Геро отложила тряпицу и тщательно закупорила фляжку.
– Что ты знаешь об отце принцессы Каролины, герцоге Брауншвейгском?
– Боюсь, немного.
– Герцог был удивительно образованным и неординарным человеком – настоящим учеником эпохи Просвещения. Его резиденцию в Вольфенбюттеле называли «Северным Версалем». Это было пристанище поэтов, художников и литераторов, дворец с уникальной коллекцией книг, картин и изысканной мебели.
– Похоже, Даниэлю Эйслеру там понравилось бы, – заметил Себастьян.

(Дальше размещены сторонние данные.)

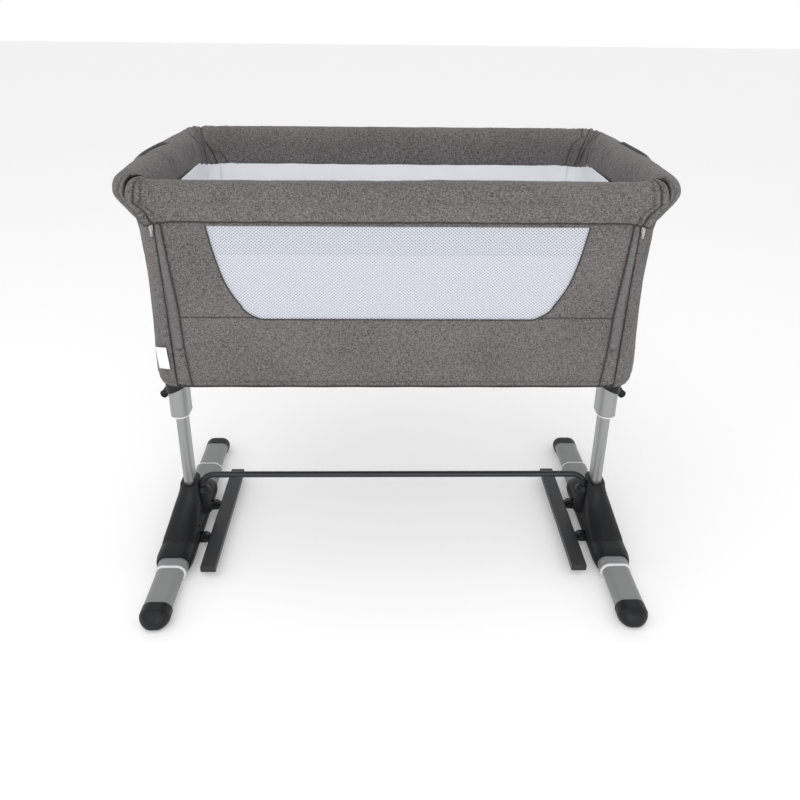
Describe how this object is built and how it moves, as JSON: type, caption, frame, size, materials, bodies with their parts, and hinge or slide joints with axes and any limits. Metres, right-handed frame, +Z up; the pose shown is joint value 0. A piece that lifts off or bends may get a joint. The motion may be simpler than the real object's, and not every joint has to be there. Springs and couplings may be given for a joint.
{
  "type": "bedside_crib",
  "caption": "Bedside sleeper crib with a drop side, padded rim and mesh window, on telescopic legs with extending feet",
  "frame": {"origin": "on the floor under the middle of the stand's overall box", "axes": "+X along the crib's length, -Y towards the drop side, +Z up"},
  "size_m": [1.008, 0.676, 0.858],
  "materials": {
    "foot_grey": "matt grey powder coat",
    "black_moulded": "satin moulded",
    "white_moulded": "moulded",
    "screw_black": "black oxide steel",
    "steel_bright": "zinc plated",
    "leg_aluminium": "satin anodised",
    "crossbar_paint": "charcoal powder coat",
    "bar_black": "black powder coat",
    "frame_paint": "black powder coat",
    "base_hardboard": "hardboard",
    "mattress_cloth": "quilted cotton",
    "heather_cloth": "heathered weave",
    "white_mesh": "three-layer spacer mesh",
    "lining_cloth": "smooth cotton",
    "tag_white": "woven label, blank",
    "zip_silver": "nickel plated"
  },
  "bodies": {
    "stand": {"foot_tube_left": "foot_grey", "foot_tube_right": "foot_grey", "foot_bushes": "white_moulded", "hub_outer_left": "black_moulded", "hub_outer_right": "black_moulded", "hub_inner_left": "black_moulded", "hub_inner_right": "black_moulded", "stand_screws": "screw_black", "leg_tube_left": "leg_aluminium", "leg_tube_right": "leg_aluminium", "leg_plugs": "black_moulded", "crossbar": "crossbar_paint", "bar_pins": "screw_black"},
    "foot_front_left": {"foot_slider_front_left": "foot_grey", "foot_cap_front_left": "black_moulded"},
    "foot_front_right": {"foot_slider_front_right": "foot_grey", "foot_cap_front_right": "black_moulded"},
    "foot_back_left": {"foot_slider_back_left": "foot_grey", "foot_cap_back_left": "black_moulded"},
    "foot_back_right": {"foot_slider_back_right": "foot_grey", "foot_cap_back_right": "black_moulded"},
    "bar_left": {"floor_bar_left": "bar_black", "bar_arms_left": "bar_black"},
    "bar_right": {"floor_bar_right": "bar_black", "bar_arms_right": "bar_black"},
    "carriage_left": {"leg_sleeve_left": "leg_aluminium", "sleeve_bush_left": "white_moulded", "leg_collar_left": "black_moulded", "sleeve_cap_left": "black_moulded"},
    "basket": {"base_frame": "frame_paint", "base_corners": "black_moulded", "base_board": "base_hardboard", "mattress": "mattress_cloth", "corner_posts": "frame_paint", "rim_tube": "frame_paint", "rim_pad_left": "heather_cloth", "rim_pad_right": "heather_cloth", "rim_pad_back": "heather_cloth", "fabric_left_end": "heather_cloth", "fabric_right_end": "heather_cloth", "fabric_back": "heather_cloth", "fabric_bottom": "heather_cloth", "lining": "lining_cloth", "tilt_brackets": "frame_paint", "tilt_pins": "steel_bright", "drop_hinges": "black_moulded", "side_tag": "tag_white"},
    "carriage_right": {"leg_sleeve_right": "leg_aluminium", "sleeve_bush_right": "white_moulded", "leg_collar_right": "black_moulded", "sleeve_cap_right": "black_moulded"},
    "knob_left": {"release_knob_left": "black_moulded"},
    "knob_right": {"release_knob_right": "black_moulded"},
    "drop_side": {"front_panel": "heather_cloth", "mesh_window": "white_mesh", "drop_arms": "frame_paint", "drop_rail_tube": "frame_paint", "drop_rail_pad": "heather_cloth"},
    "zip_left": {"zip_slider_left": "zip_silver"},
    "zip_right": {"zip_slider_right": "zip_silver"}
  },
  "joints": [
    {"name": "foot_slide_front_left", "type": "slide", "parent": "stand", "child": "foot_front_left", "axis": [0, 1, 0], "range_m": [0, 0.09]},
    {"name": "foot_slide_front_right", "type": "slide", "parent": "stand", "child": "foot_front_right", "axis": [0, 1, 0], "range_m": [0, 0.09]},
    {"name": "foot_slide_back_left", "type": "slide", "parent": "stand", "child": "foot_back_left", "axis": [0, -1, 0], "range_m": [0, 0.09]},
    {"name": "foot_slide_back_right", "type": "slide", "parent": "stand", "child": "foot_back_right", "axis": [0, -1, 0], "range_m": [0, 0.09]},
    {"name": "bar_fold_left", "type": "hinge", "parent": "stand", "child": "bar_left", "pos_m": [-0.417, 0, 0.022], "axis": [0, -1, 0], "range_deg": [0, 55]},
    {"name": "bar_fold_right", "type": "hinge", "parent": "stand", "child": "bar_right", "pos_m": [0.417, 0, 0.022], "axis": [0, 1, 0], "range_deg": [0, 55]},
    {"name": "height", "type": "slide", "parent": "stand", "child": "carriage_left", "axis": [0, 0, 1], "range_m": [-0.105, 0]},
    {"name": "tilt", "type": "hinge", "parent": "carriage_left", "child": "basket", "pos_m": [-0.417, 0, 0.474], "axis": [0, 1, 0], "range_deg": [0, 3.4]},
    {"name": "tilt_right", "type": "hinge", "parent": "basket", "child": "carriage_right", "pos_m": [0.417, 0, 0.474], "axis": [0, 1, 0], "range_deg": [-3.4, 0]},
    {"name": "knob_pull_left", "type": "slide", "parent": "carriage_left", "child": "knob_left", "axis": [-0.77, 0, -0.638], "range_m": [0, 0.006], "stiffness_N_per_m": 600},
    {"name": "knob_pull_right", "type": "slide", "parent": "carriage_right", "child": "knob_right", "axis": [0.77, 0, -0.638], "range_m": [0, 0.006], "stiffness_N_per_m": 600},
    {"name": "drop_side_fold", "type": "hinge", "parent": "basket", "child": "drop_side", "pos_m": [0, -0.2495, 0.491], "axis": [1, 0, 0], "range_deg": [0, 150]},
    {"name": "zip_run_left", "type": "slide", "parent": "basket", "child": "zip_left", "axis": [0, 0.0765, -0.9971], "range_m": [0, 0.255]},
    {"name": "zip_run_right", "type": "slide", "parent": "basket", "child": "zip_right", "axis": [0, 0.0765, -0.9971], "range_m": [0, 0.255]}
  ],
  "couplings": [
    {"joint": "tilt_right", "follows": "tilt", "ratio": -1}
  ]
}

– Наполеону точно понравилось.
– Он разграбил замок Брауншвейга?
– Полагаю, «отнял» более верное определение. – Геро присела на краешек скамейки, между тем как Себастьян налил в таз для умывания теплую воду. – Наполеон таил злобу на герцога. Видишь ли, помимо того, что Карл Вильгельм был шурином короля Англии, тестем принца Уэльского и покровителем художников и ученых, он также считался одним из лучших полководцев Европы. Когда американские колонисты подняли против нас мятеж, добрый король Георг даже просил Брауншвейга возглавить британские войска. Тот отказался.
– По какой-то конкретной причине? – глянул на жену Девлин.
– Некоторые утверждают, будто герцог желал Георгу поражения, поскольку симпатизировал делу американцев.
– А это так?
– Подозреваю, что да. В 1792 году уже французское революционное правительство обратилось к полководцу с просьбой взять на себя командование их армией. Он также отказался, однако выразил поддержку проводимым реформам.
Себастьян потер лицо и волосы, смывая золу и жир.
– Тогда почему он согласился руководить объединенными силами Австрии и Пруссии?